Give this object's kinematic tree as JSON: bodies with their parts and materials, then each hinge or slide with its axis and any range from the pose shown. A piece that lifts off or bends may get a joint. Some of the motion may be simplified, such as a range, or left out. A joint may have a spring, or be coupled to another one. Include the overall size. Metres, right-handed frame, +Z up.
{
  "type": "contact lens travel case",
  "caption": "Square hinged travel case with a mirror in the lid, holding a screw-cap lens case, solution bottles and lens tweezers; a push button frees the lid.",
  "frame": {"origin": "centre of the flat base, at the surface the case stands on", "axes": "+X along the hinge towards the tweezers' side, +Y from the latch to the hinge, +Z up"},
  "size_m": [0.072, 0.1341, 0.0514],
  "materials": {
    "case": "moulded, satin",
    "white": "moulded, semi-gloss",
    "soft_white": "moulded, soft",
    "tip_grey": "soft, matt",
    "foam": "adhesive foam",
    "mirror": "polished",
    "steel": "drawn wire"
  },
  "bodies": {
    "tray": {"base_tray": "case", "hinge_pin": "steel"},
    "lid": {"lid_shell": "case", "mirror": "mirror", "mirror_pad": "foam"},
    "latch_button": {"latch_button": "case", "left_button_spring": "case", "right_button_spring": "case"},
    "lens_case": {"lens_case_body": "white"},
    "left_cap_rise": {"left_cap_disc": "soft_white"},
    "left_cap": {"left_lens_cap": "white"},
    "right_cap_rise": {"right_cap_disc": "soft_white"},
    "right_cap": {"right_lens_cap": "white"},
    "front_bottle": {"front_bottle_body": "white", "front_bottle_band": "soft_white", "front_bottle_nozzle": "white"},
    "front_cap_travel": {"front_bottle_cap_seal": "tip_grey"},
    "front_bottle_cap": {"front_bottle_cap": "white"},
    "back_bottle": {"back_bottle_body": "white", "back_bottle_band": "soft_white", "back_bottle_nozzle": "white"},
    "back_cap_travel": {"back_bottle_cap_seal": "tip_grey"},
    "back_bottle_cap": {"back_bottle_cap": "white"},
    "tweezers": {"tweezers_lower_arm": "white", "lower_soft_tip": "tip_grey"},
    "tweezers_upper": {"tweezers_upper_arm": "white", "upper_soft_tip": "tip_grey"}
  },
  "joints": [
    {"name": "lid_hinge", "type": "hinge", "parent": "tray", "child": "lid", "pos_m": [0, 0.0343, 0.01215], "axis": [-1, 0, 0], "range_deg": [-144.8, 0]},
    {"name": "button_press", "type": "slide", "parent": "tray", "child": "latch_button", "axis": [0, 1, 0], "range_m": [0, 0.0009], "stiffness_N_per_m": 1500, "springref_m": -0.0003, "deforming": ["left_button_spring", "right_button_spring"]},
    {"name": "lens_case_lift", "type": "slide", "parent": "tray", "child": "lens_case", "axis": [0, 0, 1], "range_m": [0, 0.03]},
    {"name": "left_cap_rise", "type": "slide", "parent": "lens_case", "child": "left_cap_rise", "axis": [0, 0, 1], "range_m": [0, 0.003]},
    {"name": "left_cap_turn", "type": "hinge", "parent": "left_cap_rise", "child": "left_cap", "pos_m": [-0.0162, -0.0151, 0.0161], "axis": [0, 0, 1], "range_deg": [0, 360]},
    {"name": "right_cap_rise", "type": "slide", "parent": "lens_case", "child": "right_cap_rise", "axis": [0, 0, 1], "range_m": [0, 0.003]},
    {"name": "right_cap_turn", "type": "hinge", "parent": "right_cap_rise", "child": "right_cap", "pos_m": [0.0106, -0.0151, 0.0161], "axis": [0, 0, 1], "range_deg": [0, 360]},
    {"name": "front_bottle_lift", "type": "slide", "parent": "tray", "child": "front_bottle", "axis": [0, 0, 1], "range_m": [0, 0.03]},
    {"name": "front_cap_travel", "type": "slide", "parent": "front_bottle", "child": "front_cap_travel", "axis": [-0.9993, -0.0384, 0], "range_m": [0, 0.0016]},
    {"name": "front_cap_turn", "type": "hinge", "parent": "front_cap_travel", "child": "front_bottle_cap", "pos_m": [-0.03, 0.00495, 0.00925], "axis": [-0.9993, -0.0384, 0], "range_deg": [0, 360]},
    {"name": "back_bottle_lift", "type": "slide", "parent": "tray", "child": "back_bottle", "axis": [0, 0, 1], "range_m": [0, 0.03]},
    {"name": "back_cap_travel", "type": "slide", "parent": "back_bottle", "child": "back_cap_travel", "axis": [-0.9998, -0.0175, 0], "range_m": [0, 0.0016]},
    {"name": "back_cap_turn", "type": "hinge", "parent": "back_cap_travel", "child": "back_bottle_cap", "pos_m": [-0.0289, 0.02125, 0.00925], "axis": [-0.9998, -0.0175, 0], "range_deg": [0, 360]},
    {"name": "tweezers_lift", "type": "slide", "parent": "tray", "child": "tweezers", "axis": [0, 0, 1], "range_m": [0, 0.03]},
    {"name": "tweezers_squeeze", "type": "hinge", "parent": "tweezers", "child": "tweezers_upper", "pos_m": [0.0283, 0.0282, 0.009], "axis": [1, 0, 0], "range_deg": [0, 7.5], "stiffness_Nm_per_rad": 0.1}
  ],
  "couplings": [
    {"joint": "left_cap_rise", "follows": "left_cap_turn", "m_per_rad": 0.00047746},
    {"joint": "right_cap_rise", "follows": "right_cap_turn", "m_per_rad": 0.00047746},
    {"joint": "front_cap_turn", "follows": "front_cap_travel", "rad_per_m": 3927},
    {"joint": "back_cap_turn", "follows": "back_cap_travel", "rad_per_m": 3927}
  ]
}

* * *

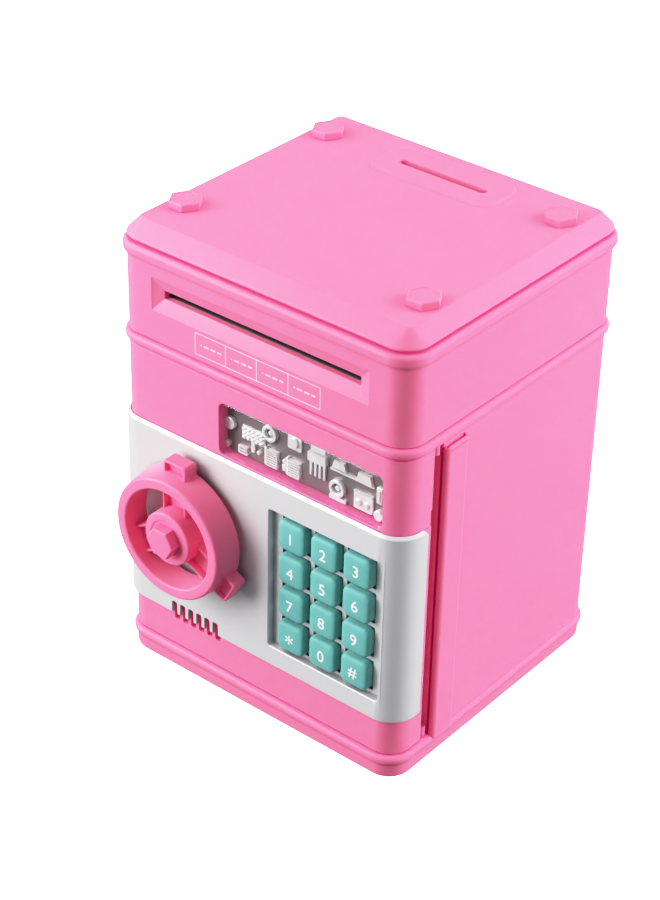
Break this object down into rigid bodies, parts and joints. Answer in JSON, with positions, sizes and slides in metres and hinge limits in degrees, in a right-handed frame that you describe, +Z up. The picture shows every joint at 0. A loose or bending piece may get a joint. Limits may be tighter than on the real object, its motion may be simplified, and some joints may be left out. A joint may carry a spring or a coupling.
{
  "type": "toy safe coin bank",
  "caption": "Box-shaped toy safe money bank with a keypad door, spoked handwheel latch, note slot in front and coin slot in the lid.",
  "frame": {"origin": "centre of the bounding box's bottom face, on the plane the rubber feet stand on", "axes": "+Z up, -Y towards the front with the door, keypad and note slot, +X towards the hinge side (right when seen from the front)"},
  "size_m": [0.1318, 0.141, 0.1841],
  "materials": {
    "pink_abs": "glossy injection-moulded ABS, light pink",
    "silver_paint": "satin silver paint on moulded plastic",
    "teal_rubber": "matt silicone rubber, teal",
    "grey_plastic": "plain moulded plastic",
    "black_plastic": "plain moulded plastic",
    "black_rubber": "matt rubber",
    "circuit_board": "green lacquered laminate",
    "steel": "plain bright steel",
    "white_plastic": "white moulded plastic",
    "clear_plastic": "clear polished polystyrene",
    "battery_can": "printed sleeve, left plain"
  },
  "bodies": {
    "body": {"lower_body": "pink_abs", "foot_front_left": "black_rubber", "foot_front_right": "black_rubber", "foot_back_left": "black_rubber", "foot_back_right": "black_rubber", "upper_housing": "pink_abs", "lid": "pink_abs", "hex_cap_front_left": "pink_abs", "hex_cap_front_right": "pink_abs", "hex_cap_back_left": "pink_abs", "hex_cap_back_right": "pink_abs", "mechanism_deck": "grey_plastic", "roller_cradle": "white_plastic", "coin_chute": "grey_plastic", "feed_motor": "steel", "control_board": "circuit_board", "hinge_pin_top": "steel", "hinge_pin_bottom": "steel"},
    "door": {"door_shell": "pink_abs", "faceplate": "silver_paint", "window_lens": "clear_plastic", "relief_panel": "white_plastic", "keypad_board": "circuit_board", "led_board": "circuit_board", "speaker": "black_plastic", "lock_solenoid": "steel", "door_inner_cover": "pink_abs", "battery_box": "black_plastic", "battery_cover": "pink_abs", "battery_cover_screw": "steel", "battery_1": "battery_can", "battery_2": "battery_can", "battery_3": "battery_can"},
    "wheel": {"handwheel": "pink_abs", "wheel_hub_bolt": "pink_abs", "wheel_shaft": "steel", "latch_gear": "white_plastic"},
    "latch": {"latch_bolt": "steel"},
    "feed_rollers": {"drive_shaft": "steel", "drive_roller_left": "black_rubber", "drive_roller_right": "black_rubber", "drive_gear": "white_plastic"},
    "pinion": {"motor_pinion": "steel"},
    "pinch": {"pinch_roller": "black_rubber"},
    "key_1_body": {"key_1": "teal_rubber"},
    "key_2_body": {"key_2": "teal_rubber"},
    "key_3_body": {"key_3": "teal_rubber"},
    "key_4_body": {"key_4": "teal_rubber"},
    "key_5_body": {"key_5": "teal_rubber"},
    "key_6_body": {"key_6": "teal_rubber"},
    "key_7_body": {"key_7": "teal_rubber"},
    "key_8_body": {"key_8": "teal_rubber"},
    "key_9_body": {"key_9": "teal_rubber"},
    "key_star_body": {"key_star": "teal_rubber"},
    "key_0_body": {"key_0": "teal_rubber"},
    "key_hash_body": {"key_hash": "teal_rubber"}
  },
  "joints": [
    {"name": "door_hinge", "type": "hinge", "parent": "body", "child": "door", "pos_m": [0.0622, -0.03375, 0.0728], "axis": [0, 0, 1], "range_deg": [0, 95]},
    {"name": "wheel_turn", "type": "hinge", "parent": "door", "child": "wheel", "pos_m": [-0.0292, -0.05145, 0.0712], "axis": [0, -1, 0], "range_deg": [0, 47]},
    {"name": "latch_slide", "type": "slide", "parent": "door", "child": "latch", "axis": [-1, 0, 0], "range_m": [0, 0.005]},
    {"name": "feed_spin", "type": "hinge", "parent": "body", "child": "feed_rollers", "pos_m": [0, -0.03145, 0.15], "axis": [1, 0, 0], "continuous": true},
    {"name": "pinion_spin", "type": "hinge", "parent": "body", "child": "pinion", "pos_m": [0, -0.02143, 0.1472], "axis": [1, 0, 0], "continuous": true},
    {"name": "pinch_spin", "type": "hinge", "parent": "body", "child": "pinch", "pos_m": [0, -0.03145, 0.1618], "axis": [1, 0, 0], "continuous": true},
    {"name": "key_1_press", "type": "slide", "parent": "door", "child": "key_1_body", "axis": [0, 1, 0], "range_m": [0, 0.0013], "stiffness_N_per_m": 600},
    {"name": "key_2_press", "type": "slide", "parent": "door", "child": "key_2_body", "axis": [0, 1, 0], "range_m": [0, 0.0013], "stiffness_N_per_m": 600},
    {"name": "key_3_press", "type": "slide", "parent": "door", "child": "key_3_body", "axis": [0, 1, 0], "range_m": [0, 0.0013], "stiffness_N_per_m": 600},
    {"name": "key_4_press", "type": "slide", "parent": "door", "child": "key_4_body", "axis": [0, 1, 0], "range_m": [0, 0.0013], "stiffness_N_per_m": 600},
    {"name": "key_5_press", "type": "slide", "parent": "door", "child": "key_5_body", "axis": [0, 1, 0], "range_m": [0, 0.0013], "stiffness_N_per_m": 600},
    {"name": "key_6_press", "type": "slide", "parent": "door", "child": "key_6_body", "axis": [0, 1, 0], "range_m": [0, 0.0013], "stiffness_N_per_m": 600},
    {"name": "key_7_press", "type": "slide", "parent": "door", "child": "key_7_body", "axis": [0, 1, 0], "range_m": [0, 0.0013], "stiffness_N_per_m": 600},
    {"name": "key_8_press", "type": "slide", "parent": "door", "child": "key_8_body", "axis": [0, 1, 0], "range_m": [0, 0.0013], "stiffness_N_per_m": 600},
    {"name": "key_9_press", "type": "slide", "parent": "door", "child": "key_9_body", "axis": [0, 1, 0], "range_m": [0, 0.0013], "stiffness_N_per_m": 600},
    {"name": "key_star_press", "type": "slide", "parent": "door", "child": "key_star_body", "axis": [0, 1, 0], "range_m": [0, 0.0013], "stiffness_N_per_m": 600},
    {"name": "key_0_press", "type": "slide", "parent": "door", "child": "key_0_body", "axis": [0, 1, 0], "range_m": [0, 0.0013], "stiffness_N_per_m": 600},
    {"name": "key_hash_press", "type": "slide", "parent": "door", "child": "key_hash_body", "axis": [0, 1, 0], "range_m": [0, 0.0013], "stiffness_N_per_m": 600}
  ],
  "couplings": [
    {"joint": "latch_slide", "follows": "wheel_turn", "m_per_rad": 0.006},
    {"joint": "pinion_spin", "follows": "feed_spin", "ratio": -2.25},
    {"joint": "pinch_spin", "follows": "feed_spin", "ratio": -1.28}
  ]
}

--

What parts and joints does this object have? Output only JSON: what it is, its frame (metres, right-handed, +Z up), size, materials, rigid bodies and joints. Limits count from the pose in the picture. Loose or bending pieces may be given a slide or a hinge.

▶ **EXERCISE**:
Find and copy every line in the entries above where the string "parts" occurs.

▶ **FINAL ANSWER**:
Give this object's kinematic tree as JSON: bodies with their parts and materials, then each hinge or slide with its axis and any range from the pose shown. A piece that lifts off or bends may get a joint. Some of the motion may be simplified, such as a range, or left out. A joint may have a spring, or be coupled to another one. Include the overall size. Metres, right-handed frame, +Z up.
Break this object down into rigid bodies, parts and joints. Answer in JSON, with positions, sizes and slides in metres and hinge limits in degrees, in a right-handed frame that you describe, +Z up. The picture shows every joint at 0. A loose or bending piece may get a joint. Limits may be tighter than on the real object, its motion may be simplified, and some joints may be left out. A joint may carry a spring or a coupling.
What parts and joints does this object have? Output only JSON: what it is, its frame (metres, right-handed, +Z up), size, materials, rigid bodies and joints. Limits count from the pose in the picture. Loose or bending pieces may be given a slide or a hinge.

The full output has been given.